Your RDA of Irony

Waterloo or Lieu

On this day in 1815 General von Blucher won the battle of Waterloo. The Duke of Wellington took the credit, and the Prussians pretended not to mind.

Wellington was willing to share his victory–with his alumni association:  “The battle of Waterloo was won on the playing fields of Eton.” In other words, the elan of upper-class twits was a more decisive factor than French incompetence or the timely arrival of that friendly Prussian army.

In fact, Napoleon should have won Waterloo.  Wellington’s forces were a dubious compiliation of third choices: untested British troops, German forces more likely to desert and Dutch soldiers more likely to defect to the French. (The best British troops–Wellington’s veterans from the Peninsular War–had been shipped off to America, where they burned Washington but then had been decimated at New Orleans.)  By contrast, Napoleon’s army was larger and comprised of veterans; the ones who survived Russia had to be indestructible.     

Although Wellington had placed his forces in an excellent defensive position, the French army should have been able to grind them down and rout them.  However, that day Napoleon seemed to have already exiled himself  to St. Helena’s.  The Emperor who usually supervised every detail was abdicating all the decisions to his generals, who seemed intent to do everything wrong.  The French attacks are pointless or uncoordinated; the infantry gets bogged down while the cavalry is squandered.  The arrival of the Prussian army simply ended the French farce.

But what if the French had won Waterloo?  It would have ruined Wellington’s perfect record, and the innkeepers of Brussels would have been accepting Francs instead of Pounds that night; yet, Napoleon still would have lost eventually.  However much Russia, Prussia, Austria and Britain quarreled and undermined each other at the conference tables at the Congress of Vienna, they were not going to tolerate the return of Napoleon.  They would keep raising armies against him until they finally had defeated him.   ABBA eventually would have had a song.

Did Napoleon think otherwise?  He certainly must have overestimated his charisma.  Perhaps he expected that America would break the Treaty of Ghent, and that Andrew Jackson would lead an amphibious invasion of England.  (“One thousand canoes landed in Cornwall this morning….”)  No, Napoleon obviously was a gambler.  Any of us would have been content with his achievements in 1807: ruling France and Italy, and dominating Germany and Austria. We wouldn’t have invaded Spain or Russia, and eventually ended up an exiled pariah.  But then, none of us are Napoleon and we wouldn’t have overwhelmed Europe–and history– in the first place.

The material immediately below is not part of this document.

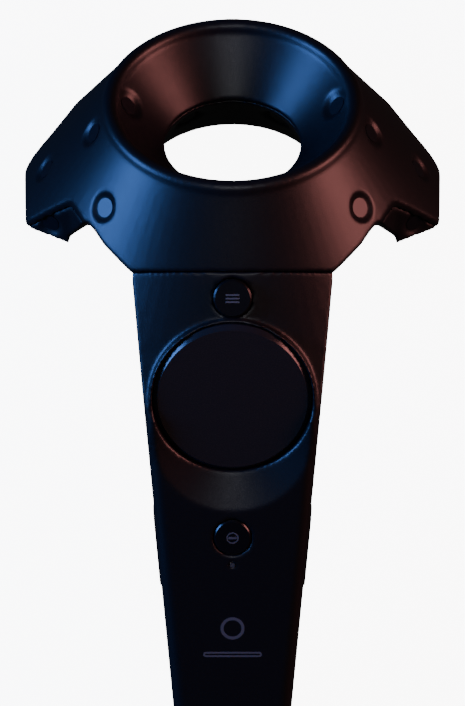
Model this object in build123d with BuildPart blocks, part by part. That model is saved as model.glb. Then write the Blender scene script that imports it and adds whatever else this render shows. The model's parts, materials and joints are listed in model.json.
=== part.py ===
from build123d import *
from math import cos, radians, sin
import os

# A hand-held motion controller lying face up: a tapered handle with a round thumb pad,
# and a sensor ring with a funnel-shaped hole at its head end.
# +Z is up, +Y points from the butt to the head, +X is to the right. Millimetres.

os.makedirs("parts", exist_ok=True)

# ---- driving dimensions ---------------------------------------------------------------
throat_y = 77.1            # narrowest circle of the ring's hole, from the middle of the length
throat_z = 41.4            # and above the surface that the controller lies on
ring_lean = 45.5           # ring axis from vertical, towards the head
grip_lean = -20.0          # normal of the handle's face from vertical, towards the butt
pad_lean = -24.0           # normal of the thumb pad
menu_lean = -7.7           # normal of the face round the menu button

rim_radius = 34.3          # centre line of the rolled rim
rim_bead = 2.3             # radius of the rolled rim's section
rim_height = 13.9          # rim above the throat, along the ring axis
throat_radius = 19.05
liner_wall = 1.6
skirt_spread = 0.70        # outward travel of the skirt for each mm down the ring axis
skirt_wall = 1.8           # upper head shell
lower_wall = 2.4           # lower head shell
ring_floor = -21.5         # underside of the ring below the throat
flare_radius = 27.0        # radius of the hole at the underside
flare_shift = 5.0          # and how far it lies off the axis there, away from the handle
shell_gap = 0.08           # gap between shells that meet

grip_wall = 2.2
parting_depth = -12.0      # the handle's shells meet this far under its face
seam_back = 36.9           # seam between head and handle, behind the throat
butt_joint = -120.0        # where the butt cap starts, along the handle from the pad's centre

pad_radius = 21.95
pad_depth = 1.8            # pad's face under the handle's face, at its centre
pad_thickness = 3.2
pad_travel = 0.6
well_gap = 0.3
well_floor = 5.2
plunger_foot = 6.8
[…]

  1. Rafferty Barnes says:

    I would be content with a small duchy.

    • Eugene Finerman says:

      Unfortunately, Napoleon was abolishing all the small duchies, combining them into larger states. So you would probably have to settle for a large duchy. I just hope that you wouldn’t mind being married to a general or one of Napoleon’s wastrel brothers.


  2. Bob Kincaid says:

    “Austerlitz! Austerlitz, baby, Austerlitz! Ah-woo-woo-woo-woo!”

    Nah, I just don’t see that taking the Eurovision contest, no matter HOW hot those magnificent Swedish girls were.

    At least it scans.

  3. Michael says:

    I’m a big fan of your combination of accuracy and witty phrasing, but I believe in this case the latter overcame the former. If the French calvary was squandered and their infantry bogged down while Wellington continued to hold an excellent position, then it’s fair to give Wellington more credit than Bleucher. In any case, Wellington shouldn’t be blamed for a quote that is generally considered apocryphal.

  4. Eugene Finerman says:

    Dear Michael,

    For holding out, Wellington deserves more credit than Blucher. The British general demonstrated skill, while the Prussian merely demonstrated timing. However, the timing was the decisive factor in the battle. But the real credit for the Allied victory goes to Napoleon’s subordinate generals, especially Michel Ney. Perhaps Ney had a contract with a French meat wholesaler; by squandering the French cavalry, Ney could have made a fortune in horse cutlets.


    p.s. I’m telling Leah that you are picking on me!